Presque Isle Lighthouse

Presque Isle Lighthouse

Presque Isle was named by the French during the fur trade era and means almost an island. The early explorers, traders, missionaries and settlers used this narrow peninsula to make a short portage between two natural bays on Lake Huron. Presque Isle harbor was an important natural harbor for fishing and commerce and was used by the many ships on the Lake for shelter and to load lumber. In 1840, a lighthouse (Old Presque Isle Lighthouse) was built at the harbor entrance as an aid to navigation. Thirty years later, in 1870, this lighthouse was replaced by a taller one (New Presque Isle Lighthouse) to provide better visibility for the ships. The 1870 Light Station was one mile to the north of the old light and contained a lighthouse 113 feet high with a third order Fresnel Lens and attached keeper's quarters. In 1890, a steam driven fog signal building was added as well as other out-buildings. This was a strategic location for navigation on the Lakes because it marked the turning point for ships headed towards the Straits of Mackinac or Lake Superior and the Sault locks.
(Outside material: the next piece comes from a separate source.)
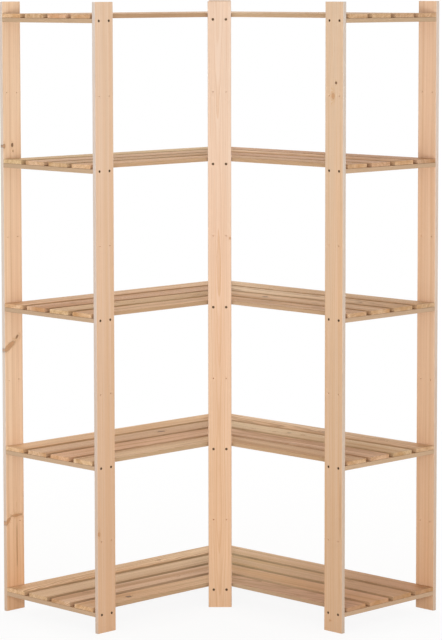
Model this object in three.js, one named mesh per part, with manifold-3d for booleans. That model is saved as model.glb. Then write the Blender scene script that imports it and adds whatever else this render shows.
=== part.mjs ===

In a one year period (July 1, 1877 - June 30, 1878), the Keeper's Log records the passage of 8,942 vessels and steamers.   It was determined in 1904 that a second keeper was needed at the Presque Isle Light Station and the Keeper's House was built in 1905 for a cost of $5,000.00. The home served as the residence of the head keeper and family until 1939 when the U.S. Lighthouse Service was absorbed by the U.S. Coast Guard. The Station was an active Coast Guard facility until 1970 when the light was automated. At that time, the grounds and buildings were leased to Presque Isle Township for a park and the Keeper's House was rented. In June of 1998, Presque Isle Township took possession of all the land and buildings of the site. The Presque Isle Township Museum Society began the renovation of the 1905 Keeper's House. Volunteers have restored the home to its original look with furnishings of the 1905-1915 period. All woodwork, flooring and paint colors are original. The home is open as a museum to reflect living conditions of the local keepers and their families.